In fact, long-track tornadoes are possible. Keep in mind that the tornado risk extends
southward into the Mississippi Valley ahead of the cold front as well; however,
the tornado probabilities across that region will stay comparatively lower.
You might notice that the SPC only has Chicago under a slight risk; however, residents
should watch the forecast closely tomorrow afternoon into the evening. The 18z
NAM model is slower with moisture return across the Chicago area. By 5pm CT, the
model projects dew points to only be in the mid to upper 40s. To the contrary,
the HRRR model guidance has consistently projected dew points to be in the
upper 50s or 60°F around the same time in downtown Chicago and well into the
60s in the western and southern metro. Timing matters a lot. If the low levels moisten
sooner in Chicago, this could increase the tornado risk across the city,
especially in the western and southern metro. Which model do we pick? That’s a
tough question, especially when they’re trying to iron out intricate details. From
what I can tell, the NAM model keeps conditions a bit cloudier across northern
Illinois into the afternoon and even has storms moving through a little earlier
than the HRRR model does. On the other hand, the HRRR has more daytime heating across
the area, which would likely allow the warm front to advance northward more
quickly. In effect, this would give developing and passing storms a much more
unstable environment to work with. Honestly, I wouldn’t be surprised if the SPC
bumps up the risk across areas closer to Chicago in their next update.

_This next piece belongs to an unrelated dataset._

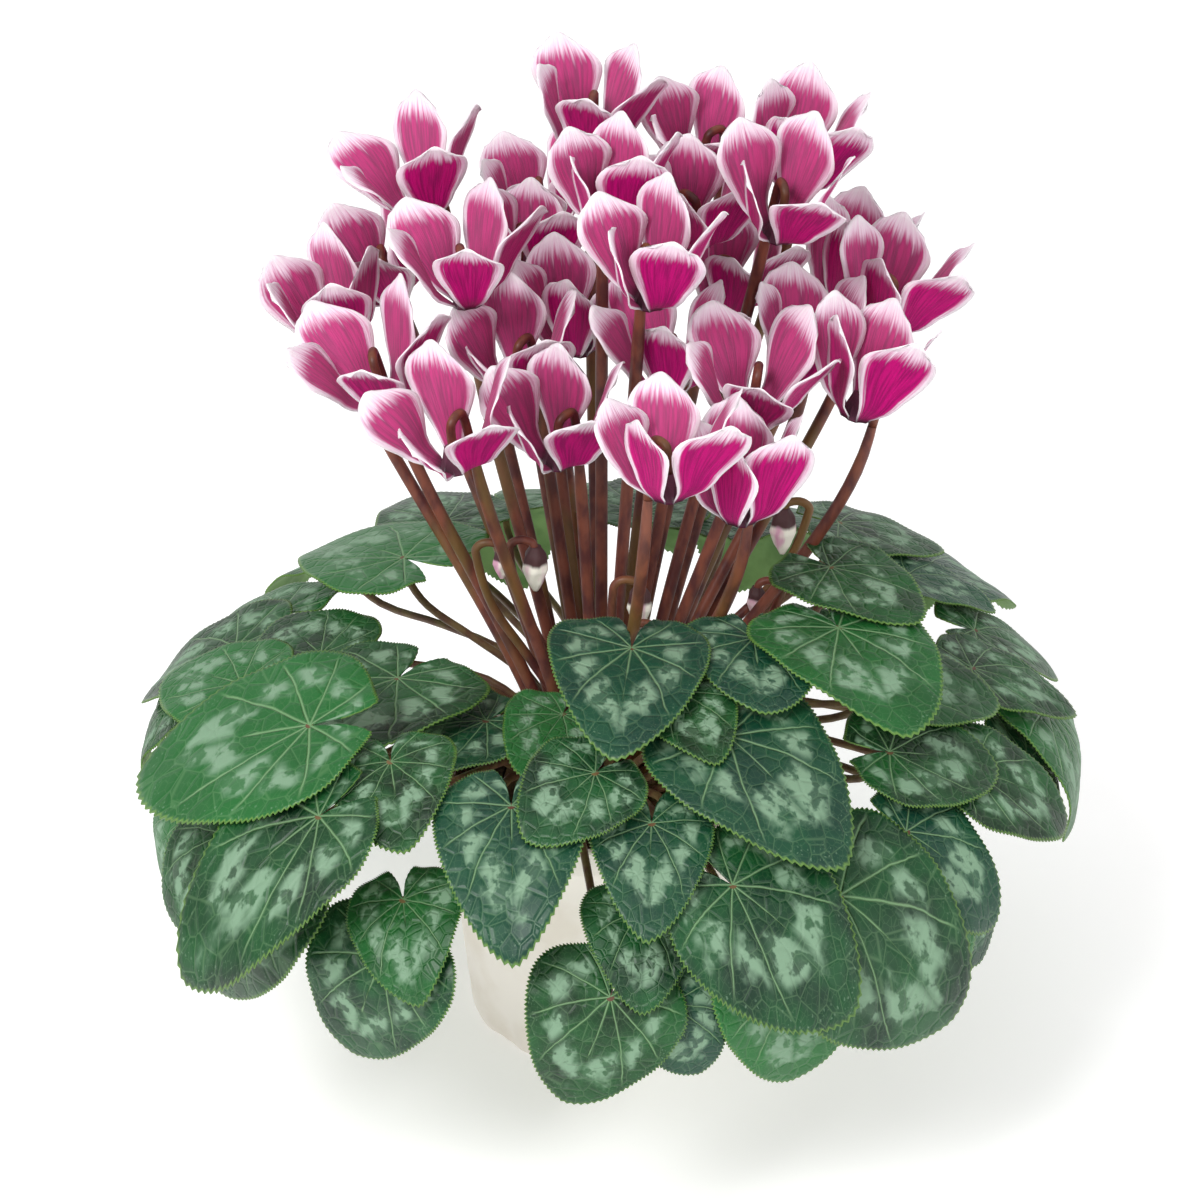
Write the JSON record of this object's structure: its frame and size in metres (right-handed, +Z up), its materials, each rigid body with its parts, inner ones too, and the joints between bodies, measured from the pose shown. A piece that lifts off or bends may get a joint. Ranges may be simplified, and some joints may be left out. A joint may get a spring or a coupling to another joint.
{
  "type": "potted florist's cyclamen",
  "caption": "Florist's cyclamen in a pale clay pot: marbled heart-shaped leaves under a head of magenta blooms with white-edged, swept-back petals.",
  "frame": {"origin": "middle of the pot's foot, on the surface it stands on", "axes": "+Z up along the pot's axis, the plant's best side faces -Y"},
  "size_m": [0.4038, 0.4135, 0.4126],
  "materials": {
    "clay": "matt",
    "soil": "matt",
    "stalk": "satin",
    "petal": "satin",
    "leaf": "satin"
  },
  "bodies": {
    "root": {"bloom_01": "petal", "bloom_02": "petal", "bloom_03": "petal", "bloom_04": "petal", "bloom_05": "petal", "bloom_06": "petal", "bloom_07": "petal", "bloom_08": "petal", "bloom_09": "petal", "bloom_10": "petal", "bloom_11": "petal", "bloom_12": "petal", "bloom_13": "petal", "bloom_14": "petal", "bloom_15": "petal", "bloom_16": "petal", "bloom_17": "petal", "bloom_18": "petal", "bloom_19": "petal", "bloom_20": "petal", "bloom_21": "petal", "bloom_22": "petal", "bloom_23": "petal", "bloom_24": "petal", "bloom_25": "petal", "bloom_26": "petal", "bloom_27": "petal", "leaves_01": "leaf", "leaves_02": "leaf", "leaves_03": "leaf", "leaves_04": "leaf", "leaves_05": "leaf", "leaves_06": "leaf", "leaves_07": "leaf", "leaves_08": "leaf", "leaves_09": "leaf", "leaves_10": "leaf", "leaves_11": "leaf", "leaves_12": "leaf", "leaves_13": "leaf", "leaves_14": "leaf", "leaves_15": "leaf", "leaves_16": "leaf", "leaves_17": "leaf", "leaves_18": "leaf", "leaves_19": "leaf", "leaves_20": "leaf", "leaves_21": "leaf", "leaves_22": "leaf", "leaves_23": "leaf", "leaves_24": "leaf", "leaves_25": "leaf", "leaves_26": "leaf", "leaves_27": "leaf", "leaves_28": "leaf", "leaves_29": "leaf", "leaves_30": "leaf", "pot": "clay", "soil": "soil", "tuber_and_stalks": "stalk"}
  },
  "joints": []
}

continue to monitor the situation closely throughout the day tomorrow. These
forecasts are never perfect, which means that you should expect some forecast
modifications tonight and tomorrow morning.
When a ridge
of high pressure stubbornly sits over the same region, it generally brings dry weather
and above average temperatures. A ridge causes sinking motion in the atmosphere,
preventing deep clouds and precipitation from developing. However, along the
edges of the ridge, or what I sometimes refer to as the periphery of the ridge,
embedded disturbances in the flow will induce precipitation, some of which can
be moderate to heavy. Notice the latest 72-hour rainfall totals (March 14-17 at
8am ET). Aside from localized convection, Florida and areas near the Gulf and
Southeast coasts have remained dry through the period, due to sinking motion caused
by the ridge. On the other hand, parts of the Southern Plains, Mississippi
Valley, Tennessee Valley, Ohio Valley, and Mid-Atlantic have experienced wet
conditions along the ridge’s periphery.
hotspot for heavy precipitation over the last few days has been across
California and other western regions. An upper-level low pressure system
developed this past weekend and continues to slide southeastward along the West
Coast. When a low becomes detached from the main flow, they tend to meander for
a while and not move all that much. Eventually though, they get absorbed back
into the main flow and make their way eastward/northeastward, which will happen
evolution and track of the upper-level low will have an effect on the weather
for the remainder of the week nationwide. As the feature approaches the Four Corners
region on Wednesday, precipitation will develop and spread across the region. Mountainous
regions across the Colorado Plateau have a high probability of picking up at
least 4 inches of snow from Wednesday into Thursday, but accumulations will
likely exceed at foot across the higher elevations. As the upper low moves
northeastward into Colorado and then into the central Plains on Thursday, a surface
low will develop just east of the Colorado Rockies. As the surface low moves
across the central Plains and into the upper Midwest/Great Lakes region, a swath
of accumulating snow will fall from Nebraska and the Dakotas into the far upper
Midwest on Thursday going into early Friday.
eastward progression of the upper low will amplify the ridge across the eastern
U.S., which will drive up the temperatures substantially as the rest of the
week progresses. Across the Southern Plains, Mid-South, Southeast, and
Tennessee, temperatures will surge well into the 70s and into the 80s across
parts of the area on Wednesday. The first round of moderate to heavy rain/storms
associated with an embedded weaker disturbance will move across parts of the
Southern Plains, Missouri Valley, Ohio Valley, and Kentucky/northern Tennessee
on Wednesday. The rain will continue spreading northeastward into the
Mid-Atlantic and lower half of New England later Wednesday into early Thursday.
Some accumulating snow could fall across higher elevations regions in New England.
The warm front will continue advancing northward on Thursday and Friday,
expanding the warmth as far north as the Ohio Valley and Mid-Atlantic on
Thursday and into the Great Lakes region/New England by late Thursday/early
Friday. In fact, temperatures will probably increase overnight going into
Friday across part of the Great Lakes region and western New England. Another
round of rain/storms will move across similar regions in the Thursday/Friday
timeframe ahead of an approaching cold front.
The cold front will sweep across most of the eastern U.S. by Friday/early Saturday, which will briefly usher in winter-like temperatures. Unfortunately, the cold front will take it sweet time fully moving through the Southeast; thus, expect Saturday to bring another day of 70s/80s across most of the Southeast outside of the Tennessee Valley and parts of the Mid-South. In fact, the cold front will likely stall out somewhere close to the Gulf Coast and northern Florida, so Florida and possibly surrounding regions just north may not experience much relief from the anomalous warmth.